I think the problem is long-term co-operation rather than planning. The temptation of short-term gain is always too great for someone.


“Another flaw in the human character is that everybody wants to build and nobody wants to do maintenance.” Kurt Vonnegut, Jr. quote

> We don’t need to solve just for the physical actions, but also for the human experience of building and the feeling of mastery. Particularly for physical trades.

This is like complaining that cars did away with the pleasures of horsemanship, or how laser printers have destroyed the pride engravers derived from their work.

The history of technology is full of taking hard tasks that people took years to master and therefore derived status and self respect from, and replacing them with machines. People cope.


"One would have to be out of their mind to hire someone who is untrained and high out of their mind to build a house (or anything else for that matter)."

Tell me you've never worked in the trades without telling me you never worked in the trades.

"That said, if you pick the right set of filters to look through, anyone can look helpless in a way that is unfathomable to someone else, so to judge anyone on such a basis is at the least misinformed."

Postmodernist navel-gazing aside it isn't unreasonable to expect grown-ass adults to be able to handle maintenance and repairs on their home.
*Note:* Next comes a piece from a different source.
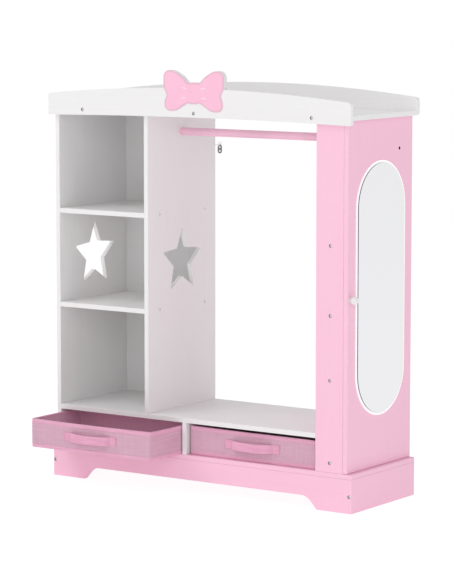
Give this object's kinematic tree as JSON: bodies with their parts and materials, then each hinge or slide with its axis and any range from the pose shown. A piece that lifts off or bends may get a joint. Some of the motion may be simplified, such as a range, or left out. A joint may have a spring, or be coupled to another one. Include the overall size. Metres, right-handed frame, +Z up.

1. Unless you're screwing around with systems work (plumbing, electrical, hvac) there's nothing particularly complicated about the work and honestly even plumbing and electrical work are dead fucking simple compared to wrangling a codebase.

2. The majority of folks were able to clear this low-ass bar 20 years ago.

3. The US is missing two full generations of skilled trades, the odds of being able to attract a talented craftsman to your project are slim and the majority of folks can't afford one when the find them. The aphorism "If you want it done right do it yourself." has never been more true than it is now.